LoRaWAN's ADR has a relative long convergence time, because the network server needs to collect data (SNR, packet error rate, etc.) from several uplink messages before it could calculate the ideal data rate and packet repetition parameters. For example: if a device sends UL messages in every 2 min and the NS needs 10 UL messages to calculate the packet error rate and the average SNR value, it would result in 20 min convergence time. If the NS calculates parameters based on a sliding window of the last 10 messages, this could be bit shorter, e.g.: ~10 min.
If the link budget is changing on the scale of the convergence time, ADR won't bring any benefit and it mustn't be used.
The proper solution to this challenge depends on the actual use case.
A possible solution to manage the changing link budget of parking sensors could be the following:
- When the sensor detects that a car started parking on top of it, it suspends ADR and sends immediately a few (2..5) repeated UL messages (with the same FCount number) using a low data rate so that the backend receives at least one of them. This way the backend will be able to detect that the parking lot got occupied even in case of poor radio conditions.
- When the sensor detects that the car left the parking lot, it resums ADR with the same parameters it was suspended with.
MOVING SENSORS (e.g.: Tracking Sensors)
I case of moving devices, (e.g.: asset trackers) there is no obvious way to predict the actual link budget. In such environment the tracker must use static transmission parameters (e.g.: always the same data rate and the same num. of retransmissions) and the data rate should be so slow that UL messages can be decoded comming from all area the tracker could show up.
IMPACT ON NETWORK CAPACITY
It is very important to notice, that forcing hundreds of frequently talking tracker devices using always the same low data rate at a certain area (e.g.: in the area of a factory) will generate high congestion in the network and increase the packet error rate significantly.
- The solution to this challenge is using randomly selected low datarates. E.g.: instead of using a fixed SF11 data rate, the tracker would randomly select one from [SF10, SF11, SF12] data rates.

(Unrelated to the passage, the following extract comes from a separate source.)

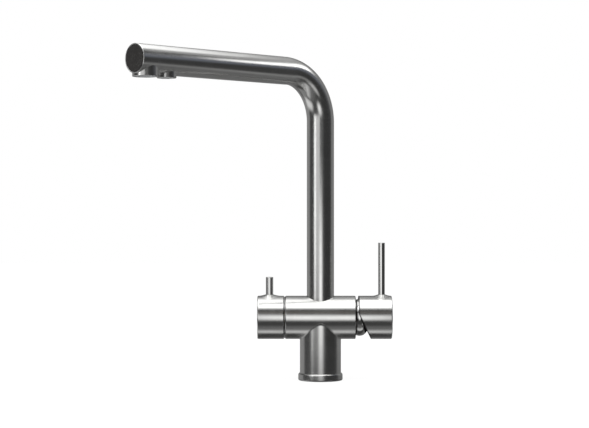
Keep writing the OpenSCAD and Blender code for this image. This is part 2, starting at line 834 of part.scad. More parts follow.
module cartridge_housing() {
    roof_end = carrier_end + run_fit + roof_t;
    color(plastic) difference() {
        union() {
            bar_x(fixed_x, barrel_end - nut_t - run_fit, cartridge_r - seat_fit);
            bar_x(fixed_x, roof_end, housing_step_r);
            bar_x(fixed_x, neck_end, neck_r);
        }
        bar_x(fixed_x - cut, carrier_end + run_fit, cavity_r);
        bar_x(fixed_x, neck_end + cut, neck_bore_r);
    }
}

module cartridge_nut() {
    color(brass) to_right(barrel_end - nut_t) difference() {
        ring(housing_step_r + seat_fit, nut_r, nut_t - run_fit);
        for (a = [0, 90]) rotate([0, 0, a])
            translate([-nut_r - cut, -nut_slot_w / 2, nut_t - nut_slot_h])
                cube([2 * (nut_r + cut), nut_slot_w, nut_slot_h + cut]);
    }
}

module dome_ring() {
    color(steel) to_right(0) rotate_extrude() difference() {
        translate([dome_r - dome_bulge_r, pivot_x]) circle(dome_bulge_r);
        translate([dome_r - dome_bulge_r, pivot_x]) circle(dome_bulge_r - dome_t);
        square([2 * dome_r, barrel_end + dome_seat]);
        translate([-2 * dome_r, 0]) square([2 * dome_r + dome_bore_r, pivot_x + 2 * dome_bulge_r]);
    }
}

module mixer_stem() {
    color(brass) difference() {
        union() {
            translate([ball_x, 0, barrel_z]) sphere(ball_r);
            bar_x(ball_x, stem_full_x, stem_neck_r);
            to_right(stem_cone_x) cylinder(h = stem_full_x - stem_cone_x, r1 = stem_neck_r, r2 = stem_r);
            bar_x(stem_full_x, handle_x + handle_cavity_l + stem_in_handle, stem_r);
        }
        bar_y(-stem_r - cut, stem_r + cut, pin_r + run_fit, pivot_x, barrel_z);
    }
}

// The mixer handle: a cup with a slanted cut that lets it tilt, and a pin to lift it by
module mixer_handle() {
    box = 2 * barrel_d;
    lever_flare_w = lever_in - edge_r - lever_r;
    socket_x = handle_x + handle_cavity_l;
    color(steel) difference() {
        union() {
            to_right(handle_x) round_bar(barrel_r, handle_l, edge_r);
            translate([lever_x, 0, barrel_z]) flare(lever_r, lever_flare_w);
        }
        bar_x(handle_x - cut, socket_x, handle_cavity_r);
        bar_x(handle_x, socket_x + stem_in_handle + run_fit, stem_r + seat_fit);
        bar_z(barrel_z + stem_r + lever_foot, barrel_z + barrel_r + flare_h + cut,
            lever_r + seat_fit, lever_x);
        bar_z(barrel_z - barrel_r - cut, barrel_z, handle_screw_r + seat_fit, handle_screw_x);
        bar_z(barrel_z - barrel_r - cut, barrel_z - barrel_r + plug_h + seat_fit,
            plug_r + seat_fit, handle_screw_x);
        translate([handle_x, 0, barrel_z + cut_top]) rotate([0, -cut_deg, 0])
            translate([-box, -box / 2, -box]) cube(box);
    }
}

module mixer_lever_pin() {
    foot = stem_r + lever_foot + seat_fit;
    color(steel) translate([lever_x, 0, barrel_z + foot]) round_bar(lever_r, lever_top - foot, lever_edge);
}

module handle_grub_screw() {
    color(dark_steel) translate([handle_screw_x, 0, barrel_z - stem_r - seat_fit]) mirror([0, 0, 1])
        grub_screw(handle_screw_r, handle_screw_l, handle_socket_r, handle_socket_h);
}

module handle_plug() {
    color(steel) intersection() {
        bar_z(barrel_z - barrel_r - cut, barrel_z - barrel_r + plug_h, plug_r, handle_screw_x);
        bar_x(handle_screw_x - barrel_r, handle_screw_x + barrel_r, barrel_r - seat_fit);
    }
}

// Swivel spout, carried by an adapter whose spigot turns in the body
module spout_adapter() {
    tip_deg = asin((lock_tip_r + 2 * seat_fit) / (spigot_r - lock_groove_depth));
    top = tube_z + adapter_h + nipple_h;
    color(brass) difference() {
        union() {
            bar_z(barrel_z + spigot_end_up, top - nipple_h, spigot_r);
            bar_z(tube_z, top - nipple_h, adapter_r);
            bar_z(tube_z, top, nipple_r);
        }
        for (up = ring_ups) translate([0, 0, barrel_z + up - ring_groove_h / 2])
            ring(ring_mid_r - ring_r - run_fit, spigot_r + cut, ring_groove_h);
        translate([0, 0, barrel_z + filter_up - filter_channel_h / 2])
            ring(spigot_r - filter_channel_depth, spigot_r + cut, filter_channel_h);
        translate([0, 0, barrel_z + main_up - main_channel_h / 2])
            ring(spigot_r - main_channel_depth, spigot_r + cut, main_channel_h);
        bar_z(barrel_z + filter_up - filter_cross_r, top + cut, filter_way_r);
        for (a = [0, 90]) rotate([0, 0, a]) bar_x(-spigot_r, spigot_r, filter_cross_r, 0, filter_up);
        for (a = [45 : 90 : 315]) rotate([0, 0, a]) {
            bar_z(barrel_z + main_up - main_way_r, top - nipple_h + cut, main_way_r, main_way_mid_r);
            bar_x(main_way_mid_r, spigot_r, main_way_r, 0, main_up);
        }
        rotate([0, 0, spout_yaw - swing_half - tip_deg]) rotate_extrude(angle = 2 * (swing_half + tip_deg))
            translate([spigot_r - lock_groove_depth, barrel_z + lock_up - lock_groove_h / 2])
                square([lock_groove_depth + cut, lock_groove_h]);
    }
}

module spout_o_rings() {
    color(rubber) for (up = ring_ups) translate([0, 0, barrel_z + up]) o_ring(ring_mid_r, ring_r);
}

module spout_tube() {
    color(steel) in_spout() difference() {
        spout_route(tube_r, tube_z, reach);
        spout_route(bore_r, tube_z - cut, reach + cut);
        bar_z(outlet_z - cut, spout_h, main_outlet_r + seat_fit, main_x);
        bar_z(outlet_z - cut, spout_h, filter_outlet_r + seat_fit, filter_x);
    }
}

// Inner hose for the filtered water, from the adapter's nipple to its own outlet
module hose_route(r, over) {
    spout_route(r, tube_z + adapter_h + run_fit - over, filter_x - elbow_r);
    translate([filter_x - elbow_r, 0, spout_h - elbow_r]) rotate([90, 0, 0])
        rotate_extrude(angle = 90) translate([elbow_r, 0]) circle(r);
    bar_z(filter_collar_top + run_fit - over, spout_h - elbow_r, r, filter_x);
}

module filter_tube() {
    color(plastic) in_spout() difference() {
        hose_route(hose_r, 0);
        hose_route(hose_bore_r, cut);
    }
}

module spout_end_cap() {
    color(dark_steel) in_spout() translate([reach - end_cap_t, 0, spout_h]) rotate([0, 90, 0])
        round_bar(bore_r - seat_fit, end_cap_t, end_cap_edge);
}

// Profile of an outlet's collar: a wall with a rounded rim below
module collar_wall_profile(r_in, r_out, h) {
    translate([r_in, outlet_edge_r]) square([r_out - r_in, h - outlet_edge_r]);
    translate([r_in + outlet_edge_r, 0]) square([r_out - r_in - 2 * outlet_edge_r, h]);
    translate([r_in + outlet_edge_r, outlet_edge_r]) circle(outlet_edge_r);
    translate([r_out - outlet_edge_r, outlet_edge_r]) circle(outlet_edge_r);
}

module main_outlet_collar() {
    h = main_collar_top - outlet_z;
    color(steel) in_spout() translate([main_x, 0, outlet_z]) rotate_extrude() {
        collar_wall_profile(main_bore_r, main_outlet_r, h);
        translate([main_bore_r - collar_ledge, h - collar_ledge_h])
            square([main_outlet_r - main_bore_r + collar_ledge, collar_ledge_h]);
    }
}

module filter_outlet_collar() {
    h = filter_collar_top - outlet_z;
    color(steel) in_spout() translate([filter_x, 0, outlet_z]) rotate_extrude() {
        collar_wall_profile(filter_bore_r, filter_outlet_r, h);
        translate([filter_way_r, h - filter_plate_h])
            square([filter_outlet_r - filter_way_r, filter_plate_h]);
        translate([filter_way_r, h - filter_plate_h])
            square([nipple_r - filter_way_r, filter_plate_h + elbow_leg]);
    }
}

// An aerator: a cup with a perforated floor, open at the top
module aerator(r, h, hole_r, pitch) {
    difference() {
        cylinder(h = h, r = r);
        translate([0, 0, grid_h]) cylinder(h = h, r = r - grid_rim);
        hole_pattern(r - 2 * grid_rim, pitch, hole_r, grid_h);
    }
}

module main_aerator() {
    z = outlet_z + aerator_sunk;
    color(grey_plastic) in_spout() translate([main_x, 0, z])
        aerator(main_bore_r - seat_fit, main_washer_z - seat_fit - z, main_hole_r, main_hole_pitch);
}

module main_aerator_screen() {
    color(plastic) in_spout() translate([main_x, 0, main_washer_z - screen_h]) difference() {
        cylinder(h = screen_h, r = main_bore_r - grid_rim - 2 * seat_fit);
        hole_pattern(main_bore_r - 2 * grid_rim, main_hole_pitch, screen_hole_r, screen_h);
    }
}

module main_aerator_washer() {
    color(rubber) in_spout() translate([main_x, 0, main_washer_z])
        ring(main_bore_r - collar_ledge, main_bore_r - seat_fit, washer_h);
}

module filter_aerator() {
    z = outlet_z + aerator_sunk;
    color(grey_plastic) in_spout() translate([filter_x, 0, z])
        aerator(filter_bore_r - seat_fit, filter_washer_z - seat_fit - z, filter_hole_r, filter_hole_pitch);
}

module filter_aerator_washer() {
    color(rubber) in_spout() translate([filter_x, 0, filter_washer_z])
        ring(filter_bore_r - collar_ledge, filter_bore_r - seat_fit, washer_h);
}

valve_body();
column_skirt();
base_flange();
base_gasket();
inlet_block();
inlet_seals();
inlet_screws();
spout_glide_ring();
spout_lock_screw();
filter_headwork();
headwork_o_ring();
filter_seat_seal();
filter_fixed_disc();
cartridge_base();
cartridge_seals();
cartridge_fixed_disc();
cartridge_housing();
cartridge_nut();
dome_ring();
spout_tube();
spout_adapter();
spout_o_rings();
filter_tube();
spout_end_cap();
main_outlet_collar();
main_aerator();
main_aerator_screen();
main_aerator_washer();
filter_outlet_collar();
filter_aerator();
filter_aerator_washer();
filter_knob();
filter_knob_pin();
knob_grub_screw();
filter_spindle();
spindle_o_ring();
spindle_clip();
filter_moving_disc();
stem_carrier();
stem_pivot_pin();
cartridge_moving_disc();
disc_driver();
mixer_handle();
mixer_lever_pin();
mixer_stem();
handle_grub_screw();
handle_plug();
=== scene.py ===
# Three way filtered water tap in brushed stainless steel, dressed piece by piece around its packed
# frame. Sizes are in millimetres unless a name says otherwise, and Blender's lengths are metres.
import json
import math

import bmesh
import bpy
import numpy as np
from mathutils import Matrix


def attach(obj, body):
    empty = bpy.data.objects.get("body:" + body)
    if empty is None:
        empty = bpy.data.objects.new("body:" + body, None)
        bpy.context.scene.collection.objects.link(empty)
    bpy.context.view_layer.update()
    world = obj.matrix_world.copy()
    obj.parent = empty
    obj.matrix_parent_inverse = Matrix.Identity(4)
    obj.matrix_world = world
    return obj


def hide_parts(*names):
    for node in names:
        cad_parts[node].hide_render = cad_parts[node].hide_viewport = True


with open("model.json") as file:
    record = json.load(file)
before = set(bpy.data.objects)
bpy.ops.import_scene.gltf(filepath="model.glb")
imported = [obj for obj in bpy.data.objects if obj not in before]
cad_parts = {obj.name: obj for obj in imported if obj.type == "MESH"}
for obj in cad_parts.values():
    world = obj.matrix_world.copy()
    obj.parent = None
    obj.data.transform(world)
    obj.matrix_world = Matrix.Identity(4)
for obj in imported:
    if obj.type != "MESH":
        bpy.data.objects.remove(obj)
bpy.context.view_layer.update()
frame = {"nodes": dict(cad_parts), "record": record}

# Camera: a long lens a little above the middle of the tap, square to the barrel, so that the
# spout's arm comes towards it at 45 degrees and looks short.
collection = bpy.context.scene.collection
sensor_width = 36.0
lens = 101.03
far_limit = 30.0
camera_at = (-0.0267, -1.7025, 0.1709)
level_view = math.radians(90)
camera_data = bpy.data.cameras.new("camera")
camera_data.sensor_width = sensor_width
camera_data.lens = lens
camera_data.clip_end = far_limit
camera = bpy.data.objects.new("camera", camera_data)
camera.location = camera_at
camera.rotation_euler = (level_view, 0, 0)
collection.objects.link(camera)
bpy.context.scene.camera = camera
bpy.context.scene.view_settings.view_transform = "Standard"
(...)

This lowers the packet error rate because there won't be any collisions between different data rates since they use orthogonal modulations.

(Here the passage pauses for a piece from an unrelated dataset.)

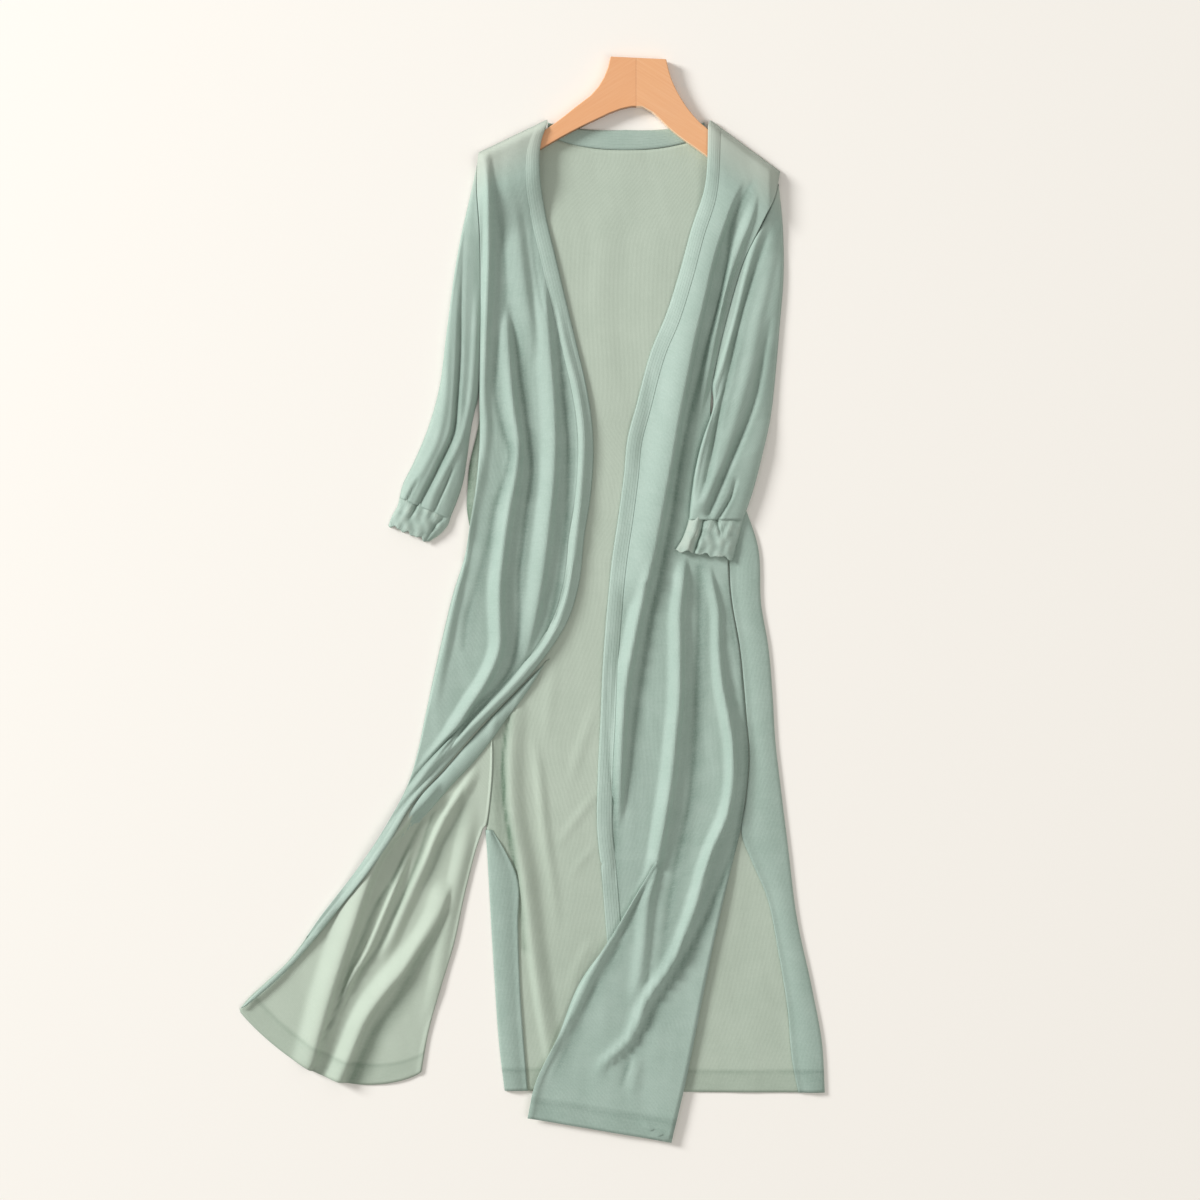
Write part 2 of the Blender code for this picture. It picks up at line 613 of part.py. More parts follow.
def clear_scene():
    for obj in list(bpy.data.objects):
        bpy.data.objects.remove(obj)
    bpy.context.scene.collection.children.link(bpy.data.collections.new("cardigan"))


clear_scene()
make_back()
make_front_left()
make_front_right()
make_neck_band()
make_sleeve("sleeve_left", SLEEVE_LEFT, SLEEVE_LEFT_FOLDS, LEFT_SIDE[:6], -1)
make_sleeve("sleeve_right", SLEEVE_RIGHT, SLEEVE_RIGHT_FOLDS, RIGHT_SEAM[:8], 1)
make_cuff("cuff_left", CUFF_LEFT, -1)
make_cuff("cuff_right", CUFF_RIGHT, 1)
make_hanger()
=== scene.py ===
"""Looks of the long open-front knitted cardigan that lies flat on the ground, on its wooden hanger.

Tables are in millimetres and the meshes in metres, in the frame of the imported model: the collar
points to +Y, the hem to -Y, and +Z is up. Left and right are as seen from above.
"""

import math
from collections import namedtuple

import bpy
import numpy as np
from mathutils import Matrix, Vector


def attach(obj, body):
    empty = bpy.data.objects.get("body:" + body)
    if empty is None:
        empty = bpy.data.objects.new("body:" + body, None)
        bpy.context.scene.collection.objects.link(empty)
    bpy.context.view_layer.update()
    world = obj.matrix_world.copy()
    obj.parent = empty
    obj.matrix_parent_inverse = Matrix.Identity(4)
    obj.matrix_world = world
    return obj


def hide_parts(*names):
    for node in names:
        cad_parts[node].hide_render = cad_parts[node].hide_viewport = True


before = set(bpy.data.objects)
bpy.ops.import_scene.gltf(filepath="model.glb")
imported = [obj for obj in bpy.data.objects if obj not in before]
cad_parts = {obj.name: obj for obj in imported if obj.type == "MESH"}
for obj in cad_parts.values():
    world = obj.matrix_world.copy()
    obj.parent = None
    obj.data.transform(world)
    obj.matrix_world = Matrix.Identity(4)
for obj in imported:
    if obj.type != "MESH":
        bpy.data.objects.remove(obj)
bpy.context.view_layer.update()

MM = 0.001

# Heights of the layers' middle surfaces and the cloth's thickness, as in the solids.
CLOTH = 0.9
BAND_CLOTH = 1.3
BACK_MID = 0.6
FRONT_MID = 2.6
OVER_BODY_MID = 4.8
OVER_BODY = (OVER_BODY_MID, OVER_BODY_MID)
TURN_RADIUS = 1.0
CLEAR_OF_CLOTH = 1.9

# The neck opening and the bands, how far the seams lap, the bulge under the arm, and the hem.
BACK_NECK_HALF = 98
BACK_NECK_DEPTH = 30
NECK_POINT_Y = 547
NECK_FADE = 110
BAND_WIDTH = 17
BAND_LAP = 0.9
SEAM_LAP = 2.6
UNDER_ARM_REACH = 15
TURN_CLEAR = 2.4
NECK_BAND_WIDTH = 23
NECK_BAND_HALF = 90
HEM_WIDTH = 24
TURNED_CROWN = 1.6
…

- The above mentioned solution can be further improved by applying double transmissions so that the 1st transmission is sent with a randomly chosen high data rate [SF7, SF8] and the 2nd transmission is sent with a randomly chosen low data rate [SF11, SF12]. This helps when the tracker is at a well covered area so that the 1st transmission is successful, but the 2nd UL message is lost due to congestion caused by the longer time on the air.
WHEN SHALL A MOVING OBJECT SWITCH BACK TO ADR?
In case a moving sensor has a built-in accelerometer and can detect that motion has stopped, it may decide to use ADR again. Defining the "motion stopped" event can be done based on a time interval that the device should wait for without motion. When ADR starts again, the initial data rate should be the same that the device would start ADR with at boot time (even.g.:SF12).